NO.PZ2023090401000096
问题如下:
Question A risk analyst at a growing bank is concerned about a loan exposure to a large manufacturing company which is losing significant market share in its industry. The analyst considers the use of different credit risk transfer mechanisms, including CDS, to manage this exposure. Which of the following statements correctly describes an appropriate benefit of using CDS in this situation?
选项:
A.
CDS quantify the manufacturing company’s default risk and allow the bank to monitor changes in this risk on a real-time basis.
B.
CDS provide an agreement to periodically revalue the loan and transfer any net value change.
C.
CDS require the manufacturing company to pay back the loan in full at an earlier point in time.
D.
CDS allow the bank to offset its exposure to the company with loan exposures to other manufacturing companies.
解释:
Explanation A is correct.

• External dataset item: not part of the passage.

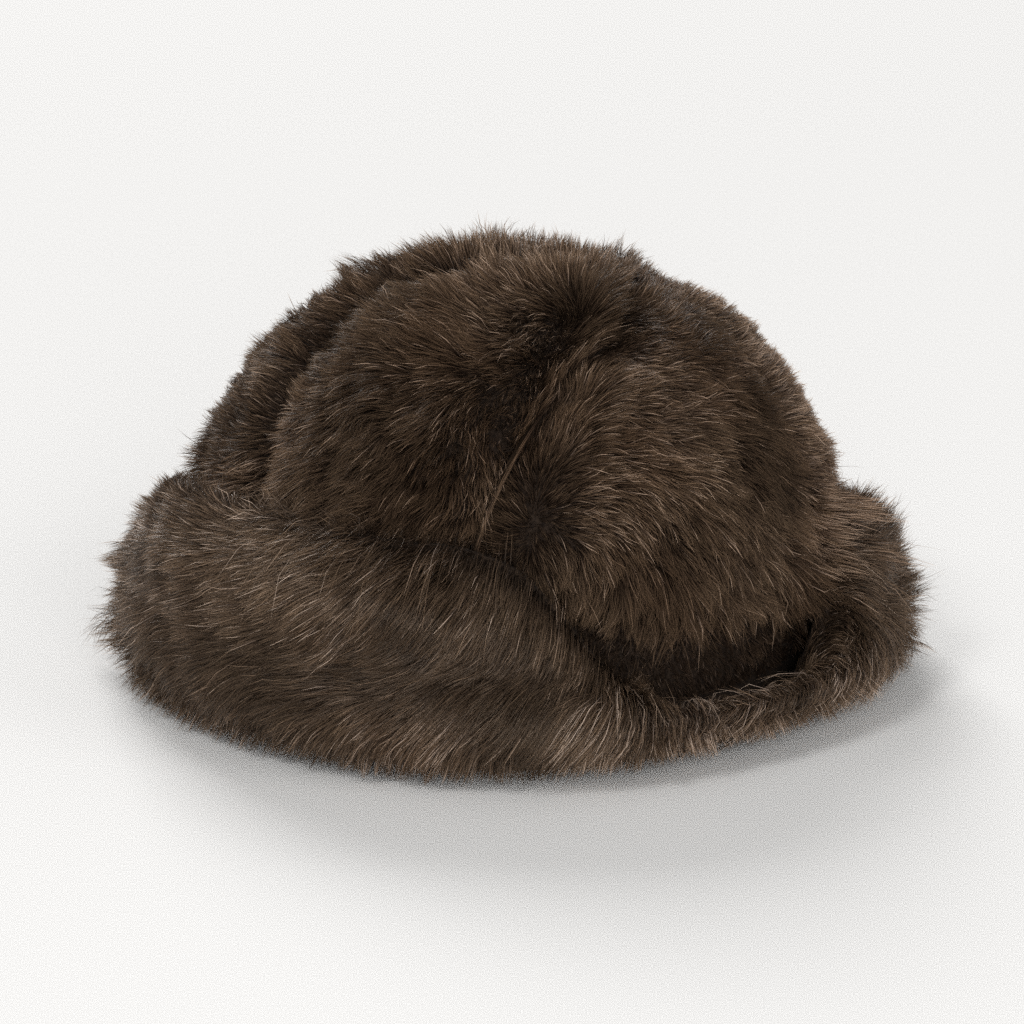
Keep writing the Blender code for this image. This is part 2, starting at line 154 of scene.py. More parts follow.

CDS (or credit default swaps) are credit derivatives that quantify a company’s default risk and allow the bank to monitor changes in the company’s default risk on a real-time basis. This is an improvement over credit ratings, which only update assessments of companies’ default risk on a periodic basis. B is incorrect. This would be a feature of marking-to-market/margining. C is incorrect. This would be an example of a termination/put option mechanism. D is incorrect. CDS do not provide an offset using loan exposures to other counterparties. A separate transfer mechanism, netting, can be used to offset negative and positive exposures to the same counterparty but this statement does not correctly describe netting either.
Section Foundations of Risk Management Learning Objective Compare different types of credit derivatives, explain their applications, and describe their advantages.
Reference Global Association of Risk Professionals. Foundations of Risk Management. New York, NY: Pearson, 2022. Chapter 4. Credit Risk Transfer Mechanisms.